Recuar no tempo oito décadas, espreitar um regime e os seus valores, perceber o que chegou aos nossos dias do vasto império pluricontinental português e lançar a reflexão e o debate sobre o assunto será, porventura, o objectivo de “Rosinha e Outros Bichos do Mato”, o mais recente filme de Marta Pessoa. Ponto de partida do documentário, a I Exposição Colonial Portuguesa, inaugurada no Palácio de Cristal, no Porto, em 16 de Junho de 1934, leva-nos ao encontro do “primeiro grande acto de propaganda colonial na metrópole”, dando a ver aqueles que, como animais, foram “caçados” e apartados dos seus, para serem exibidos num jardim zoológico humano como expoentes de estranheza e exotismo. Entre as cerca de três centenas de pessoas trazidas das colónias, encontramos uma jovem mulher guineense, do grupo étnico balanta, a quem chamaram Rosinha e cuja identidade e história a realizadora irá perseguir. Na mulher-objecto para publicidade em que Rosinha se tornou, na sua exibição em capas de revistas, na erotização da sua imagem ou na sugestão da disponibilidade do seu corpo, descobrimos a perversão, a violência e o cinismo da cartilha do Estado Novo, cujo eco perdura até hoje.

Baseado em imagens de arquivo, fotografias de álbuns pessoais ou institucionais, jornais de época e uma vasta bibliografia relativa à história do colonialismo português, o filme começa com a frase “Portugal não é um país racista”, deixando em aberto se se trata de uma afirmação ou de uma interrogação. Marta Pessoa desenvolve o assunto com rigor e uma enorme sensibilidade, oferecendo ao espectador a possibilidade de ser ele mesmo a julgar o sentido da frase e a fazer o seu próprio juízo sobre uma ferida longe de estar cicatrizada. “Pessoas acima de bichos; brancos acima de negros; homens acima de mulheres; o regime acima de todos, acima de tudo”, são sentenças que impõem a sua força e cuja inscrição no nosso ADN parece confirmar-se a cada dia, tantas e tão trágicas as consequências de atitudes supremacistas que inundam os jornais e pintam de vermelho-sangue o nosso quotidiano. Há, por outro lado, uma tentativa de branqueamento da História no que ao colonialismo diz respeito, o qual é praticamente ignorado nos manuais escolares e programas curriculares do Ensino Básico e Secundário. A este propósito, são eloquentes os testemunhos dos alunos de uma escola em Marvila, que preenchem uma parcela do filme.
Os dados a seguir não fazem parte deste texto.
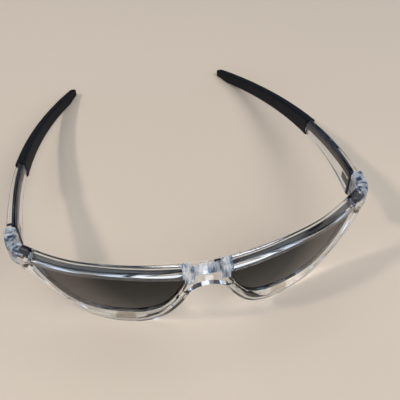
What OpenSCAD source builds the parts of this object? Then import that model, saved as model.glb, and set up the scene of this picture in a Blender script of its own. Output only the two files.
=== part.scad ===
// Wrap sunglasses: a clear moulded full-rim front, two tinted lenses, separate hinge lugs,
// three-knuckle metal hinges and clear arms with black rubber ear sleeves.
// They stand on the lower rims and the sleeve tips, as on a table: +Z up, the front faces -Y.
// Left and right are the wearer's, so the left side is +X. Sizes are in millimetres.

/* [Front curve] */
// Radius of the ball that the front face and both lenses follow
base_r = 114; // [100:1:130]
// Height at which the front face comes furthest forward
curve_z = 34.4; // [31:0.2:37]
// Depth of the front from its face to its back
front_d = 4.8; // [4.6:0.1:6]
// How far the seam between front and lug lies beyond the lens
seam_out = 4.1; // [3.6:0.1:4.6]

/* [Lenses] */
// Width of one lens
lens_w = 55.2; // [53:0.2:56]
// Height of one lens
lens_h = 29; // [27:0.2:31]
// Distance from the middle of the nose to the lens
lens_x = 7.1; // [6.8:0.1:8]
// Height of the lens's lowest edge above the table
lens_z = 6.8; // [6:0.1:8]
// Lens thickness
lens_t = 2; // [1.6:0.1:2.2]
// How far the lens lies behind the front face
lens_set = 1.7; // [1.2:0.1:1.8]

/* [Rims] */
// Depth of the lens groove
groove_d = 1.2; // [0.8:0.1:1.5]
// Clearance round a lens in its groove
groove_gap = 0.1; // [0.05:0.01:0.15]
// Rim width beside the nose
rim_nose = 2.4; // [2.2:0.1:3]
// Rim width below the lens
rim_low = 7.5; // [7.1:0.1:8]
// Rim width at the outer side
rim_side = 2.4; // [2:0.1:3]
// Height of the brow bar above the lens
rim_top = 2.3; // [2.2:0.1:3]
// Rounding of the long outer edges
rim_round = 1; // [0.6:0.1:1.1]

/* [Bridge] */
// Distance from the middle to where each brow bar ends
bar_x = 9.2; // [8.8:0.1:10]
// Height of the bridge's top face
bridge_top = 36.6; // [36:0.1:37.2]
// Step from the brow bar back to the ribbed shoulder
shoulder_set = 1; // [0.6:0.1:1.2]
// Step from the brow bar back to the middle of the bridge
bridge_set = 2.1; // [1.6:0.1:2.4]
// Half width of the smooth middle
bridge_half = 4.6; // [4:0.1:5]
// Number of fine ribs on each shoulder
rib_count = 3; // [2:1:4]
// Width of one rib
rib_w = 0.6; // [0.4:0.1:0.8]
// Height of a rib above the shoulder
rib_h = 0.45; // [0.3:0.05:0.6]
// How far the ribs reach down below the top of the lens
rib_l = 6.5; // [4:0.5:8]
// Radius of the arch over the nose
arch_r = 9.7; // [9:0.1:10]
// Height of the arch's centre
arch_z = 16.2; // [15.6:0.1:16.6]

/* [Nose pads] */
// Height of the upper end of a pad
pad_top = 22.5; // [21:0.1:24]
// Height of the lower end of a pad
pad_low = 9.5; // [8.5:0.1:11]
// Depth of a pad from front to back
pad_d = 6.4; // [5:0.1:7]
// Thickness of a pad
pad_t = 2.8; // [2:0.1:3.2]
// Flare of the pads towards the back
pad_flare = 24; // [10:1:30]

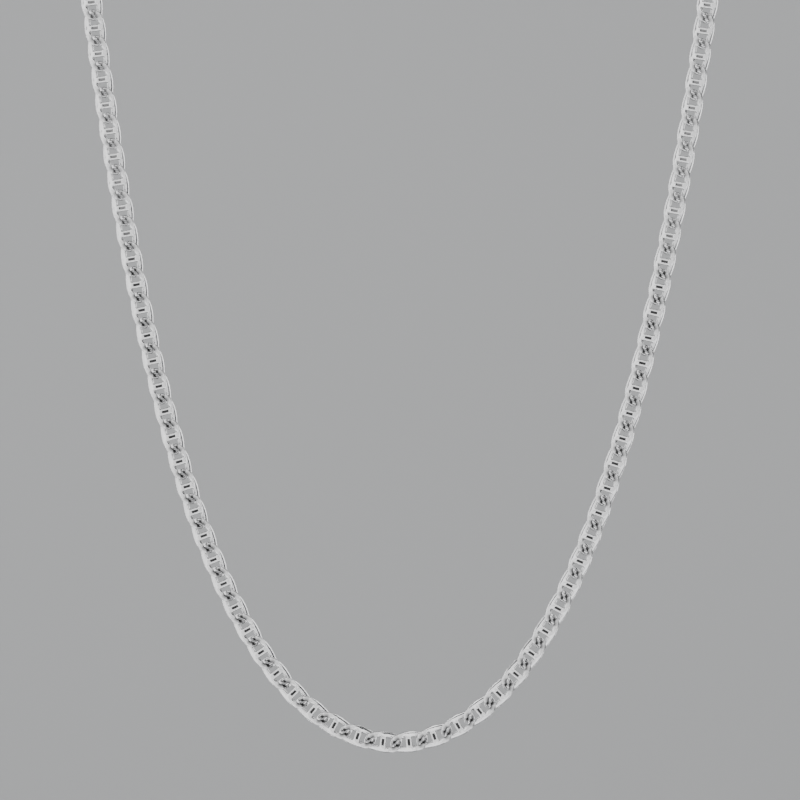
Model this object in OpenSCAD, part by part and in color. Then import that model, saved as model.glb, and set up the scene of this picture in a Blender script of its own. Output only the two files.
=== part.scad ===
// Mariner link necklace: a loop of flat, twisted, barred links that hangs in front, passes over
// both shoulders and is closed by a plain clasp at the nape. Millimetres, +Z up, front towards -Y.
// The origin is where the necklace sits on the nape.

/* [Loop] */
// Length of the whole necklace with its clasp, 24 inches
chain_len = 609.6; // [560:0.1:660]
// Radius of the hanging front at its lowest point
hang_r = 21.9; // [20:0.1:30]
// Radius of the bend over each shoulder
shoulder_r = 20; // [18:0.5:28]

/* [Links] */
// Width of a link across the chain, at its crossbar
link_w = 4; // [3.6:0.05:4.6]
// Step from one link to the next
link_pitch = 5; // [4.6:0.05:5.6]
// Width of a link's rail
rail_w = 1.2; // [1:0.05:1.35]
// Width of the crossbar
bar_w = 1.25; // [0.9:0.05:1.4]
// Width of the wire at a link's ends
end_w = 0.96; // [0.8:0.02:1.04]
// Thickness of the wire
wire_t = 0.94; // [0.8:0.02:1.02]
// Thickness of the chain between its two ground faces
flat_t = 1.8; // [1.5:0.05:2]
// How much a link's outline steps in on each side where two links overlap
step_in = 0.46; // [0.3:0.02:0.6]
// How far a link's corners lean along the chain, one way on each side
end_lean = 0.25; // [0:0.05:0.4]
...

Ao enigma que envolve a frase inicial, junta-se uma espécie de desconcerto ao escutarmos o diálogo entre Marta Pessoa e Rita Palma sobre se “faz sentido começar o filme assim [?]”. A explicitação das dúvidas quanto à sequência do documentário e ao seu ritmo é algo que se repetirá, oferecendo ao espectador a possibilidade de, ele próprio, penetrar na feitura do filme, perceber-lhe a lógica mas também o risco que se abriga por detrás do arrojo experimentalista. De resto, de um ponto de vista meramente formal, “Rosinha e Outros Bichos do Mato” é um objecto fascinante, que combina na exacta medida o documento e a (tentativa da) sua descodificação. O filme que ilustra aquilo que foi a I Exposição Colonial Portuguesa e que chegou aos nossos dias sem som abre espaço a que o esforço da propaganda do Estado Novo se faça ouvir através da leitura de textos publicados nos jornais da época. As palavras originais seriam outras, mas não o seu sentido, a cartilha fascista como um tenebroso espelho difícil de olhar. O filme atinge o brilhantismo com as sequências finais, os animais empalhados num museu a servirem de contraponto aos seres humanos expostos como alimento à curiosidade do visitante. Uma excelente forma de recuperar a memória, promover o debate, honrar os valores da liberdade e da democracia e festejar Abril.